In Chasing Clayoquot, David Pitt-Brooke makes a distinctly poetic analysis of a place he clearly loves, an ecologically unique region that gained a precarious degree of government protection only after fierce environmental protests in the 1980s and ’90s.
Borrowing his structure from Barry Lopez’s Arctic Dreams, Pitt-Brooke divides the book into 12 chapters, each representing one physical journey taken through the calendar year. The chronological narrative also traces epochal time: a trip to weather-wreaked Lennard Island through January’s storms swirls into a discussion of the natural phenomena that form the basis of meteorology, while February’s kayak trip to Lemmens Inlet inspires a discussion of plate tectonics.

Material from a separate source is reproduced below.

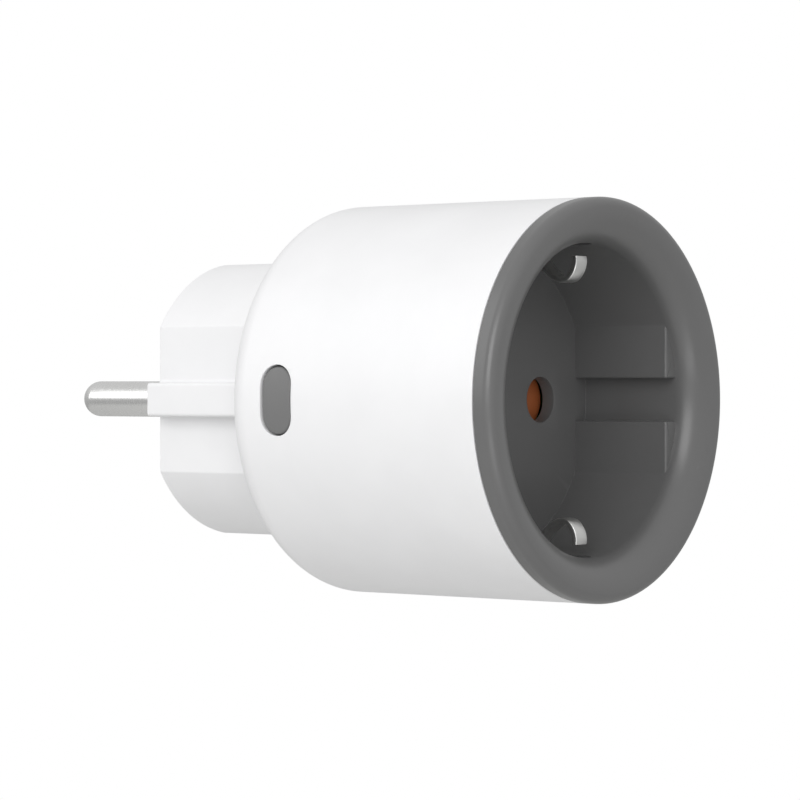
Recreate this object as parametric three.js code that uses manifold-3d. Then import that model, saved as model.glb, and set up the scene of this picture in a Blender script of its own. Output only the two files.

Pitt-Brooke, who has worked as a wildlife researcher and an educator for Parks Canada, becomes increasingly candid in revealing his passionate concern for environmental causes as the fictional year unfolds, and increasingly poetic in his presentation of hard scientific information. “If Earth was alone in the universe we would have no tides,” he muses during June’s exploration of inter-tidal pools. “But we are not alone. For one thing, we have a sister: the Moon. Earth and Moon orbit each other, ponderously, every 27.13 days. We like to say that the Moon orbits the Earth, but this is pure chauvinism. Both bodies are in motion, revolving around their common centre of mass.”
The Clayoquot year wraps up with a history of the region and its people since European contact, crammed into a fictive hour. The sheer artifice of Chasing Clayquot’s structure reinforces Pitt-Brooke’s assertion that to get a grasp on reality one must invoke imagination.